Maybe celiacs aren’t people at all. It sounds like it could be a different species altogether. It’s not hard to imagine that, say, platypuses are members of the celiac family. But then why would this be on a South African product? I’m not saying we don’t have platypuses. That would be a cheap knee-jerk denialist position to take. All I’m saying is nobody has ever seen one in this country. Or if they have, they are keeping it to themselves.
Out in the street, I tore the wrapping off and sank my teeth into it. He was a very big boy, this muffin. Easily the size of a baby’s head. If I was a celiac, I’d know all about it by the time I was done with this beast. You know how sometimes you wonder if you might have taken too much acid and whether you’re going to survive? It was a bit like that, except without the laughter, hallucinations or naked terror. Just a gnawing apprehension that my feet might explode.
Nothing of the sort happened. In fact, it turned out to be a life-changing muffin. It was the Rolls-Royce of muffins. If that muffin were able to talk, it could have started its own religion. I doubt I shall ever eat another non-vegan, gluten-riddled muffin again.
You might question the value of any baked item which caters for sensitive eco-warriors and empaths but will, simultaneously, not hesitate to destroy a celiac.
Perhaps that is as it should be. Celiacs, whoever or whatever they are, can make their own damn muffins. I used to be intolerant of gluten-intolerant people, but the focus of my scorn has now shifted entirely to celiacs. The king of muffins not good enough for you, hmm?
Unlike other products where you need an electron microscope to scrutinise the list of ingredients, this muffin lays it out clearly in letters large enough for a guide dog to read. Gluten-free flour is the basic building block of this magnificent piece of confectionery. I honestly can’t say I missed the gluten. Or, for that matter, know precisely what gluten is.

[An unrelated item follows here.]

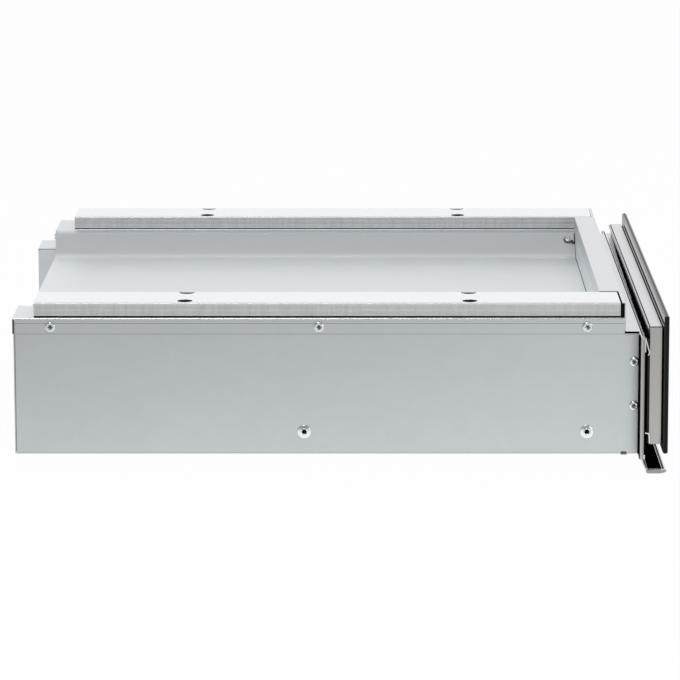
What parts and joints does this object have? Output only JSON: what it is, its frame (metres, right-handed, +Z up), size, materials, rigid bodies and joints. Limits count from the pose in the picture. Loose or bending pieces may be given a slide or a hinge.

Why did people start putting this filth in flour in the first place? It’s like the police insisting on spraying glyphosate on cannabis crops in the Transkei. It’s not necessary. The plants are far happier without it.
This muffin also contains organic banana. I doubt I will ever eat another one of those factory-produced bananas again. Sure, synthetic bananas last longer – up to a hundred years in some cases – and they are cheaper than bananas that grow on actual trees, like, organically, but it takes forever to get through them and they can’t be terribly good for you.
This mother of all muffins also contains organic coconut sugar. I didn’t even know you could get sugar from a coconut. I only ever got rum with a coconutty after-taste. I also don’t know if it’s any healthier for you than sugar made the traditional way, i.e. soaking sugar cane in vats of distilled heroin then leaving it to dry on beds of cocaine.
It also contains Khoisan salt. This is the best kind of salt. The Khoisan used it with all their meals and, for all we know, were Africa’s original muffin makers.
For that reason alone, we should have treated them with more respect and less genocide. It wouldn’t surprise me if the manufacturers of these superlative snacks don’t have a touch of the Khoisan about them.
It was only after I had wolfed the last morsel that I noticed it was three days past its best-before date.
It also occurred to me that my friend hadn’t bothered checking whether I was a celiac. Was she trying to murder me? It certainly seemed like it. The boyfriend definitely wanted me dead. Nobody touches one of his Ferraris without permission and gets to live.
This whole business has put me right off muffins. I think I’ll stick to politics in future. It might make me sick, but it won’t kill me.